The main line network was roughly complete by the 1870s.

Due to Spain's (until recently) relative lack of economic development, the Spanish railway network is quite small and thinly spread compared to most other European countries. For instance in terms of land area Spain is about 2.5 times larger than Britain but the mileage of its railway network is about 3,000 km (2,000 miles) smaller.

During the Spanish Civil War in the 1930s the railway network was extensively damaged. Immediately after winning the war Francoss regime nationalised the Broad gauge network, and in 1939 RENFE was formed, and narrow gauge lines were nationalised in the 1950s, later grouped in FEVE.

It took many years for the railway system to recover from the war, during the 1950s it was a common sight to see intercity express trains hauled by 100 year old steam locomotives on poor worn-out track.

In spite of this, innovators like Goicoechea created advanced trains like the Talgo and the TER.

Only since the end of Franco's regime, and the end of Spain's international isolation since the 1970s, has the Spanish railway network begun to modernise and catch up with the rest of Europe.

Following the decentralisation of Spain after 1978, the narrow-gauge lines that didn't cross the limits of autonomous communities of Spain have been spinned off FEVE and transferred to the regional government, which formed Eusko Trenbideak and Ferrocarrils de la Generalitat de Catalunya.

Madrid (Metro de Madrid), Barcelona, Valencia and Bilbao (Metro Bilbao) have been suited with autonomous subway services.

In recent years Spain's railways have received heavy investment, much of it coming from the European Union.

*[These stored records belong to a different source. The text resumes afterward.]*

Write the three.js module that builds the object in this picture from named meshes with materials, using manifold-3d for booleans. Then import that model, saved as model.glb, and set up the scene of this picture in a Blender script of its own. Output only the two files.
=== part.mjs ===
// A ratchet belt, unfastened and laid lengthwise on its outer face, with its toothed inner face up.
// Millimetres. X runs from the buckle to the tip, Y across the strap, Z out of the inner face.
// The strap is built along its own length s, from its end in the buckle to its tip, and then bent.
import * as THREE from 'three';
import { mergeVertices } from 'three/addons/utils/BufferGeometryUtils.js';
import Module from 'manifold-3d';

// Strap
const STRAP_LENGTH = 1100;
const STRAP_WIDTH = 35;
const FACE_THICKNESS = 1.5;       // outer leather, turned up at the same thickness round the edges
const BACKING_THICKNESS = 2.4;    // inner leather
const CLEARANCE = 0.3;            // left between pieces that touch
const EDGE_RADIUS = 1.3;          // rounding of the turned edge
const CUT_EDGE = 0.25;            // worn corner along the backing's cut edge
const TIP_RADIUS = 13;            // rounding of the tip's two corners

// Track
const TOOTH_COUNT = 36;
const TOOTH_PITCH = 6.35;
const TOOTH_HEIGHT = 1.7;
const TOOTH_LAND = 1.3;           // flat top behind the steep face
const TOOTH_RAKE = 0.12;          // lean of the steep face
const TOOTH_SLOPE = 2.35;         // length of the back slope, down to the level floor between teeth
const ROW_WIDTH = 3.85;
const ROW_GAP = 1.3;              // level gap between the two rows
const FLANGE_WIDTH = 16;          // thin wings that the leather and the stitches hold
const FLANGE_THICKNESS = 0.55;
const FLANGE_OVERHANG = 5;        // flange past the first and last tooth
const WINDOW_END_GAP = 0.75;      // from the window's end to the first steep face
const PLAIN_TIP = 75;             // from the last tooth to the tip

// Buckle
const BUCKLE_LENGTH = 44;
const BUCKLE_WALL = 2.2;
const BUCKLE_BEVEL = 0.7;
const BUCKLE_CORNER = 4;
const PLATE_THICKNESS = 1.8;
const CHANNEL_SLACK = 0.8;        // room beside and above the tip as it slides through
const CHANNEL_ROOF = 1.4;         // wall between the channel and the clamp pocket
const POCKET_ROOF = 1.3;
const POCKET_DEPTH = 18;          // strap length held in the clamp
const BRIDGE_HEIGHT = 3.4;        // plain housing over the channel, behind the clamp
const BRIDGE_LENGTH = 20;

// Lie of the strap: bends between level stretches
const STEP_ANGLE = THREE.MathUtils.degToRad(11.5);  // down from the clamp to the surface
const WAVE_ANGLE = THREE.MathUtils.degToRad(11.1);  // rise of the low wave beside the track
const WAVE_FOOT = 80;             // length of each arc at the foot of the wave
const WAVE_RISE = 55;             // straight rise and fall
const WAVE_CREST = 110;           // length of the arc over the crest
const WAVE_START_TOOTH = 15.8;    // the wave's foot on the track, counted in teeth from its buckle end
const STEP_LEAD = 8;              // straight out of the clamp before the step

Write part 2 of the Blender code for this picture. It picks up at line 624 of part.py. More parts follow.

Most recently a standard-gauge high speed rail AVE line has been built between Madrid and Seville; in 2003 service was inaugurated from Madrid to Lleida, with an extension to Barcelona planned for 2005; this high speed system is set to be expanded in the future toward the Pyrenees. The Spanish governments have been frustrated, though, in 2003, when the French government announced a delay in plans to bring the TGV to the Spanish border. Further high-speed links are in construction from Madrid to Valladolid, and are planned for Valencia and Lisbon.